Wednesday, March 19, 2014

You can't choose your family, so it goes.

Satirical science-fiction war history books don't have too much time to discuss family issues, there's enough going on. However, ruminating on the big ideas Kurt Vonnegut's unique tale Slaughterhouse Five alludes to, a new approach to the argument of fate vs. free will emerges and applies to the question of individuality.

Tralfamadorian mantras teach us to go with the flow, "so it goes". Their all encompassing view of time, the goal to be "unstuck" from the "amber" that holds us, actually seems to me a more binding theory. In regards to the individuality issue, a Tralfamadorian would simply state that one was born to his or her parents, and that moment and the moments that shaped said being have, are, and will always be in existence the way they were meant to be. The idea of a deviant cannot exist if their concept were to be taken very literally.

By the way the aliens present their theory, itt sounds like good living without the consciousness of time, surfing moments as they pass. However, the fact that one's personality as they grow can be questioned stems from us "Earthlings" being more concerned with free will. It's a bottomless concept and goes against the seemingly peaceful wisdom of the Tralfamadorians, but I would say it's a key vehicle of change.

None of us wish to be exactly like our parents. Evolution of ideas and modifications of the system would not have it. Humans may rebel against the system a bit too often or try to take matters into their own hands, despite some wisdom from parent's experiential guidance. But the guts to go against time's mandates, being neither stuck or unstuck as the Tralfamadorian dictionary would describe it, I think brings us to enlightenment and mostly good development.

I would rather we not all be of the same, or seven different sexes, all with no distinct characterization. A crowd of palm faces and plunger butts with no want of control, aware of their imminent doom because one guy pushes a button. That kinda freaks me out.

Wednesday, February 19, 2014

A born artist is a whole new kind of kid

James Joyce, in his novel A Portrait of the Artist as a Young Man, offers an infiltration into a mind deeply perplexing, hidden to the world except through the medium of (often too interpretive) art. Stephen Dedalus, the young man portraying the artist's growth, is an Irishman.

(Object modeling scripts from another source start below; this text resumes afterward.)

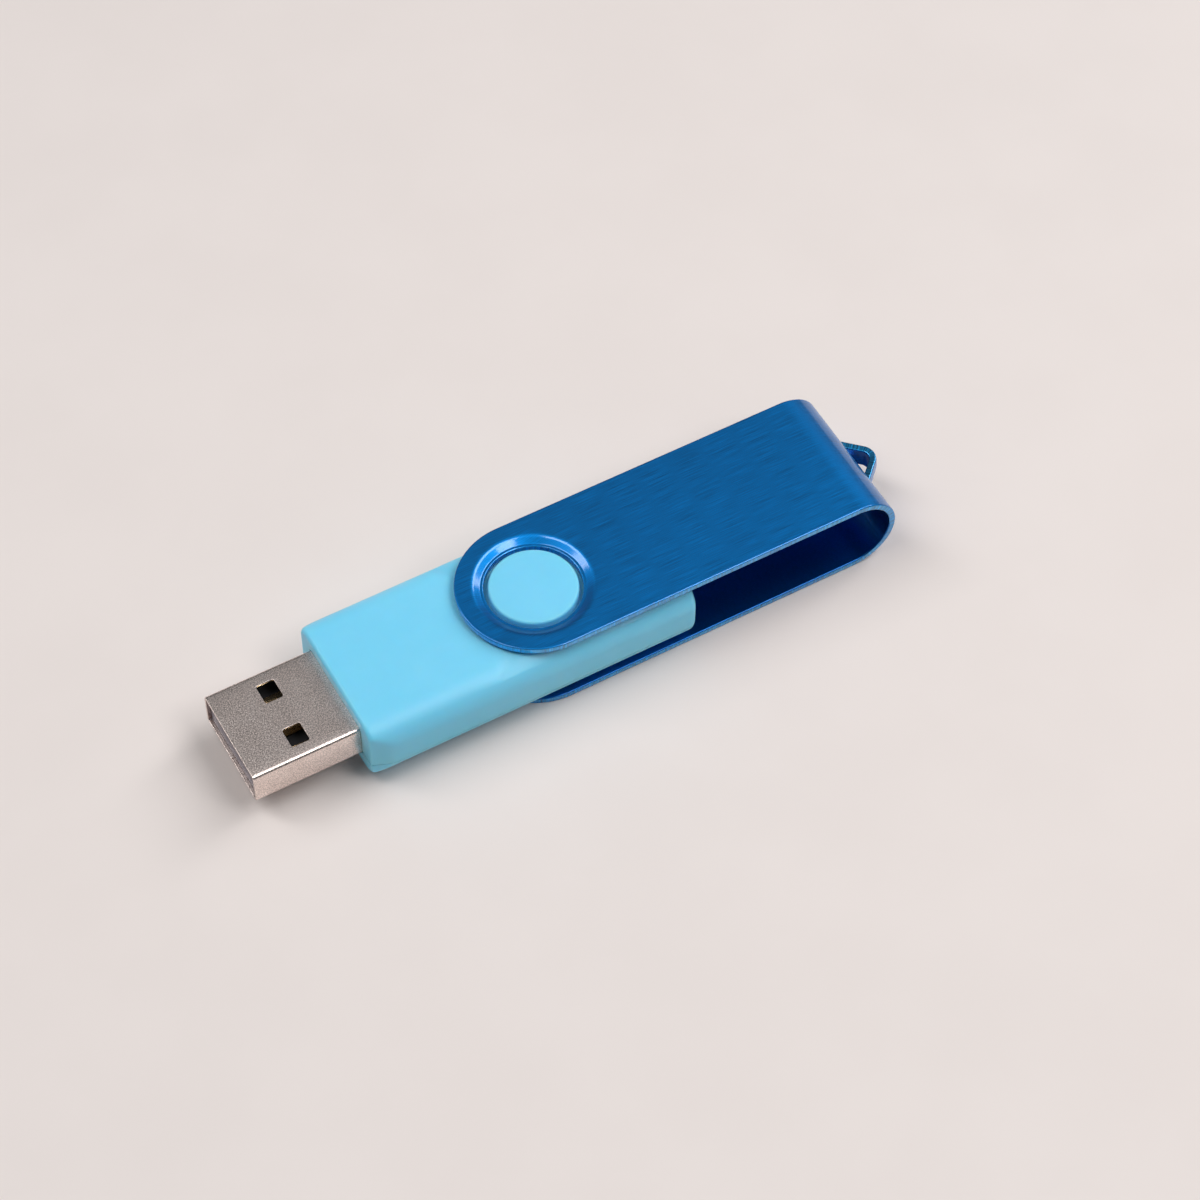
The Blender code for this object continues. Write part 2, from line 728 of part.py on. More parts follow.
def on_board(height, below):
    """Lowest and highest level of a component of that height on the board."""
    if below:
        return BOARD_BOTTOM - SOLDER_GAP - height, BOARD_BOTTOM - SOLDER_GAP
    return BOARD_TOP + SOLDER_GAP, BOARD_TOP + SOLDER_GAP + height


def make_chip_part(name, height, x, y, below, material):
    """A small ceramic part with a slightly larger metal cap on each end, across the board."""
    low, high = on_board(height, below)
    inset = CHIP_CAP_PROUD
    body = block(
        name,
        (x - CHIP_WIDTH / 2 + inset, y - CHIP_LENGTH / 2 + inset, low + inset),
        (x + CHIP_WIDTH / 2 - inset, y + CHIP_LENGTH / 2 - inset, high - inset),
    )
    for side in (-1, 1):
        outer = y + side * CHIP_LENGTH / 2
        inner = outer - side * CHIP_CAP
        cap = block(
            f"{name}_cap_{side}",
            (x - CHIP_WIDTH / 2, min(inner, outer), low),
            (x + CHIP_WIDTH / 2, max(inner, outer), high),
        )
        join(body, cap)
    return make_part(body, material, DRIVE_SWIVEL)


def make_led():
    """The activity light at the rear edge of the board: a base with a round lens."""
    low, high = on_board(LED_HEIGHT, below=False)
    step = low + LED_HEIGHT / 2
    base = block(
        "activity_led",
        (REAR_STRIP_X - CHIP_WIDTH / 2, -CHIP_LENGTH / 2, low),
        (REAR_STRIP_X + CHIP_WIDTH / 2, CHIP_LENGTH / 2, step),
    )
    lens = cylinder(
        "led_lens",
        LED_LENS_RADIUS,
        LED_LENS_RADIUS,
        step - LED_LENS_EDGE,
        high,
        (REAR_STRIP_X, 0),
        edge=LED_LENS_EDGE,
    )
    join(base, lens)
    lamp = make_material("led_lens", (0.8, 0.85, 0.95), 0.2)
    return make_part(base, lamp, DRIVE_SWIVEL)


def make_crystal():
    """The metal-canned crystal that times the controller, under the board."""
    low, high = on_board(CRYSTAL_HEIGHT, below=True)
    can = block(
        "crystal",
        (CRYSTAL_X - CRYSTAL_LENGTH / 2, -CRYSTAL_WIDTH / 2, low),
        (CRYSTAL_X + CRYSTAL_LENGTH / 2, CRYSTAL_WIDTH / 2, high),
        corner=CRYSTAL_EDGE,
    )
    steel = make_material("crystal_can", (0.7, 0.7, 0.68), 0.3, 1.0)
    return make_part(can, steel, DRIVE_SWIVEL)


def make_electronics():
    black = make_material("chip_black", (0.02, 0.02, 0.022), 0.55)
    beige = make_material("capacitor_beige", (0.42, 0.32, 0.2), 0.5)
    dark = make_material("resistor_black", (0.03, 0.03, 0.03), 0.4)
    make_board()
    make_package(
        "flash_chip", FLASH_LENGTH, FLASH_WIDTH, (0, 180), FLASH_LEADS, FLASH_X, False, black
    )
    make_package(
        "controller_chip",
        CONTROLLER_SIDE,
        CONTROLLER_SIDE,
        (0, 90, 180, 270),
        CONTROLLER_LEADS,
        CONTROLLER_X,
        True,
        black,
    )
    make_crystal()
    make_led()
    power_x = TAIL_END + LEAD_REACH + CHIP_WIDTH / 2
    beside_crystal = CRYSTAL_WIDTH / 2 + CHIP_LENGTH
    make_chip_part("capacitor_1", CAPACITOR_HEIGHT, power_x, POWER_OFFSET, False, beige)
    make_chip_part("capacitor_2", CAPACITOR_HEIGHT, power_x, -POWER_OFFSET, False, beige)
    make_chip_part("capacitor_3", CAPACITOR_HEIGHT, CRYSTAL_X, beside_crystal, True, beige)
    make_chip_part("capacitor_4", CAPACITOR_HEIGHT, CRYSTAL_X, -beside_crystal, True, beige)
    make_chip_part("resistor_1", RESISTOR_HEIGHT, power_x, DATA_OFFSET, False, dark)
    make_chip_part("resistor_2", RESISTOR_HEIGHT, power_x, -DATA_OFFSET, False, dark)
    make_chip_part("resistor_3", RESISTOR_HEIGHT, REAR_STRIP_X, POWER_OFFSET, False, dark)


clear_scene()
PARTS = new_collection("usb_flash_drive")
CUTTERS = new_collection("cutters")
SWIVEL = add_empty("cutter_swivel")
DRIVE_SWIVEL = add_empty("drive_swivel")
COVER_SWIVEL = add_empty("cover_swivel")
sky_blue = make_material("housing_sky_blue", (0.17, 0.62, 0.82), 0.38)
make_cover()
make_upper_housing(sky_blue)
make_lower_housing(sky_blue)
make_plug_shell()
make_insulator()
make_contacts()
make_electronics()
bpy.context.view_layer.update()
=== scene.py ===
import json
import math

import bmesh
import bpy
from mathutils import Matrix, Vector


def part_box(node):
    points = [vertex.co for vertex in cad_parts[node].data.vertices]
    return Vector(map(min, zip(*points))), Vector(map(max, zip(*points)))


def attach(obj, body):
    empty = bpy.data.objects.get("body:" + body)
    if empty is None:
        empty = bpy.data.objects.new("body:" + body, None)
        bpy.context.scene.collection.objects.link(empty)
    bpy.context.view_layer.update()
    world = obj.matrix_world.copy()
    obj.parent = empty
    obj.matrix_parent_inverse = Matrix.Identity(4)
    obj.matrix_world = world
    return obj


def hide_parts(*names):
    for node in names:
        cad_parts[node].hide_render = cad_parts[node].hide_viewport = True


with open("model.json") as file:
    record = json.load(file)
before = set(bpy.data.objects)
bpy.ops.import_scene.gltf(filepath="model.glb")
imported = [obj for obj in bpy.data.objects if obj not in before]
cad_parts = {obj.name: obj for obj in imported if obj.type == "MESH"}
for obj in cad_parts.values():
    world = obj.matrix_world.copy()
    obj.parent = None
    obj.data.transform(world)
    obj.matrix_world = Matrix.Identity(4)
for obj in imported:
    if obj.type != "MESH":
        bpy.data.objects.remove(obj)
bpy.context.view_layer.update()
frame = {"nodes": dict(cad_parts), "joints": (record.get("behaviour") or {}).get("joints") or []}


# ---------------------------------------------------------------- circuit board
# The board is glass-fibre laminate under a green solder mask. It lies between the two halves
# of the housing, trapped by their posts, and everything electronic is soldered to it.
TRACK_HEIGHT = 0.00002
MASK_GREEN = (0.006, 0.09, 0.03, 1)
TRACK_GREEN = (0.02, 0.2, 0.07, 1)


def shader_group(name, inputs, outputs):
    """A node group with its named inputs and outputs, ready to be filled."""
    group = bpy.data.node_groups.new(name, "ShaderNodeTree")
    new_socket = group.interface.new_socket
    for label, kind, value in inputs:
        made = new_socket(name=label, in_out="INPUT", socket_type=f"NodeSocket{kind}")
        if value is not None:
            made.default_value = value
    for label, kind in outputs:
        new_socket(name=label, in_out="OUTPUT", socket_type=f"NodeSocket{kind}")
    return group, group.nodes.new("NodeGroupInput"), group.nodes.new("NodeGroupOutput")


def put(tree, kind, settings=(), **values):
    """Adds a node. Settings are its properties; values are its sockets, plain or linked."""
    node = tree.nodes.new(kind)
    for label, value in settings:
        setattr(node, label, value)
    for label, value in values.items():
        target = node.inputs[int(label[1:]) if label[1:].isdigit() else label.replace("_", " ")]
        if isinstance(value, bpy.types.NodeSocket):
            tree.links.new(value, target)
        else:
            target.default_value = value
    return node


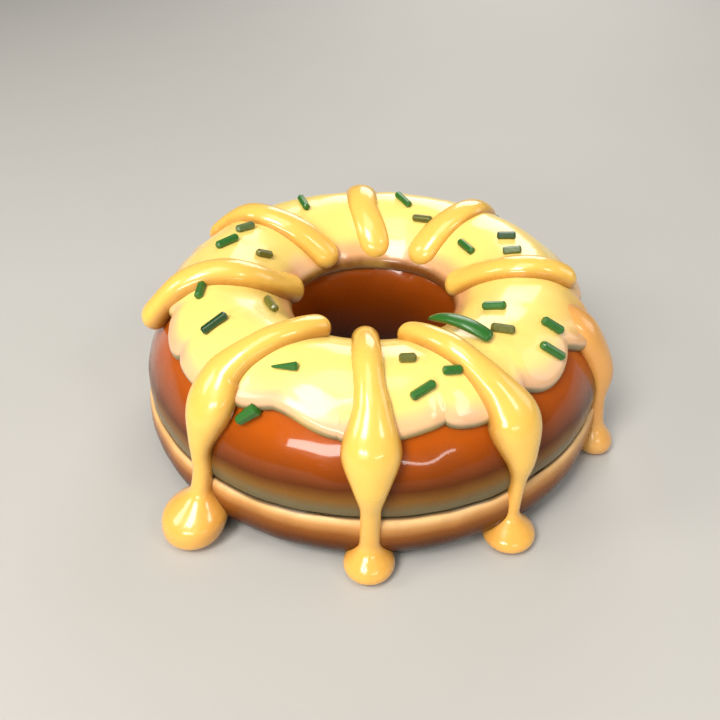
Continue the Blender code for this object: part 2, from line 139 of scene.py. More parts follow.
def ripple(points: Array, wavelength: float, seed: int, count: int = 14) -> Array:
    """Gentle unevenness in space: the sum of plane sine waves in seeded directions.

    Args:
        points: Points, with x, y and z last.
        wavelength: Mean length of the waves, in metres.
        seed: Number that fixes the directions.
        count: How many waves are added.

    Returns:
        A number at each point, mostly between -1 and 1.
    """
    draw = np.random.default_rng(seed)
    ways = unit(draw.normal(size=(count, 3))) * (2 * math.pi / wavelength)
    ways = ways * draw.uniform(0.7, 1.5, size=(count, 1))
    phases = draw.uniform(0, 2 * math.pi, count)
    return np.sin(points @ ways.T + phases).sum(axis=-1) / math.sqrt(count)


@dataclass(frozen=True)
class RingForm:
    """The ring that everything lies on: its sizes, its unevenness and its places."""

    ring_radius: float = 29.7 * MM
    reach_out: float = 15.1 * MM
    reach_in: float = 14.9 * MM
    upper_level: float = 13.1 * MM
    dough_rise: float = 19.1 * MM
    shoulder_slope: float = 0.062
    swell: tuple = ((2, 0.0025, 0.6), (3, 0.002, 2.1), (5, 0.001, 4.0))
    heave: tuple = ((2, 0.004, 1.9), (3, 0.003, 0.4), (7, 0.001, 3.0))
    axis: tuple[float, float] = (0.0, 0.0)

    def section_point(self, arc: Array) -> tuple[Array, Array]:
        """Point of the upper lobe: an ellipse whose outer shoulder falls inside it.

        Args:
            arc: Arcs round the section, in degrees.

        Returns:
            How far out and how far up each point is from the middle of the section.
        """
        turn = np.radians(arc)
        outer = np.cos(turn) > 0
        shoulder = np.where(outer & (np.sin(turn) > 0), np.sin(2 * turn) ** 2, 0)
        size = 1 - self.shoulder_slope * shoulder
        reach = np.where(outer, self.reach_out, self.reach_in)
        return reach * np.cos(turn) * size, self.dough_rise * np.sin(turn) * size

    def section(self, arc: Array) -> tuple[Array, Array, Array, Array]:
        """Point of the section and its normal: the tangent over 0.4 degrees, turned outwards.

        Args:
            arc: Arcs round the section, in degrees.

        Returns:
            Radius, height, and the outward and upward parts of the normal.
        """
        arc = np.asarray(arc, float)
        out, up = self.section_point(arc)
        (out_1, up_1), (out_0, up_0) = self.section_point(arc + 0.2), self.section_point(arc - 0.2)
        size = np.hypot(out_1 - out_0, up_1 - up_0)
        return (self.ring_radius + out, self.upper_level + up,
                (up_1 - up_0) / size, (out_0 - out_1) / size)

    def on_ring(self, heading: Array, arc: Array, lift: Array) -> Array:
        """Points at a height over the dough: the section's point plus its normal times the lift."""
        radius, height, out, up = self.section(arc)
        return turned(np.radians(heading), radius + out * lift, height + up * lift)

    def outwards(self, heading: Array, arc: Array) -> Array:
        """Outward directions: the section's normal, turned round the axis."""
        _, _, out, up = self.section(arc)
        return turned(np.radians(heading), out, up)

    def settle(self, points: Array) -> Array:
        """Points in the part's place: swollen and heaved by sine waves of the heading, then moved.

        Args:
            points: Points round an axis through the origin.

        Returns:
            The same points as the finished part has them.
        """
        heading = np.arctan2(points[..., 1], points[..., 0])
        swell, heave = (1 + sum(share * np.sin(waves * heading + phase) for waves, share, phase in table)
                        for table in (self.swell, self.heave))
        settled = points * np.stack([swell, swell, heave], axis=-1)
        settled[..., 0] += self.axis[0]
        settled[..., 1] += self.axis[1]
        return settled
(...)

Though not too much narrative is dedicated to the Dedalus family, strength in history and Catholic faith run deeply in this heritage. What is interesting about these components of Irish life is that each piece can be so divided against the other. For example, at the Christmas dinner table, Stephen's family argues the balance of religious piety versus loyalty to Ireland and its political figures. Though Stephen should likely have an opinion on the matter or grow into one as his family would impress upon him, he, as an artist and a maverick, goes into neither.

While on a walk with his father and uncle, the two older men show off their town and reminisce their lives centered in relationships, school, and goofing off typical of a young man of Stephen's upbringing. Stephen realizes that his brain doesn't work this way: "Nothing moved him or spoke to him from the real world unless he heard in it an echo of the infuriated cries within him. He could respond to no earthly or human appeal, dumb and insensible to the call of summer and gladness and companionship, wearied and dejected by his father's voice." Though his parents encourage Stephen to pursue acceptable aspirations, and his mother, traditional to Irish culture, sees Stephen as a god (here is where they might have a little something in common), he generally isolates himself from others and is not concerned with anything but that complies with his unique method of perceiving and processing.

Rather than acquiescing to the pressures of his family and inborn heritage, Stephen finds more of himself in aesthetics and contemplative ideas rather than the physical father and mother, or any other institution for that matter, family, Catholic spirituality, school, etc.

Wednesday, January 15, 2014

Invisible man, imperceptible family stability

Ralph Ellison uses extreme ambiguity to his advantage in telling the complicated story of the invisible man, or how one becomes the invisible man. For one to become invisible, his or her foundation of identity is unusually loose.

Ellison's protagonist, being nameless from the beginning, neglects the influence a parent bears as the first characteristic they press upon their child after birth. Because Invisible Man solely follows the one character's internal growth as a bildungsroman, the reader has little information to find possible parental influence in the narrator. Except, possibly, from the lacking self-confidence of the invisible man that brings him to his predicament in the manhole at the end of his journey.

The only direct wording from a family member mentioned in Invisible Man comes from his grandfather, preaching a passive aggressive position toward the prejudice that haunts the narrator his entire life. One might assume that those words that stick with the invisible man had been the driving wisdom for the rest of his family, and the beliefs of his parents. If this is true, the invisible man doesn't diverge far from his paternal influence. Though he attempts to defy oppressive situations, for example giving his speech at Battle Royal for a small shot at recognition and better education, the narrator adheres to the innocence and passive nature his blood teaches him. This passable characteristic keeps him vulnerable to the identity that society thrusts upon him as an African American, whichever group he happens to be in at the time.

The invisible man has no roots, no identification, and that's the point. This is not a book that can give me a conclusive answer to my question in the affirmative direction. However, I feel the narrator's omitted family history and childhood from the book emphasizes how lost one becomes without a strong parental foundation.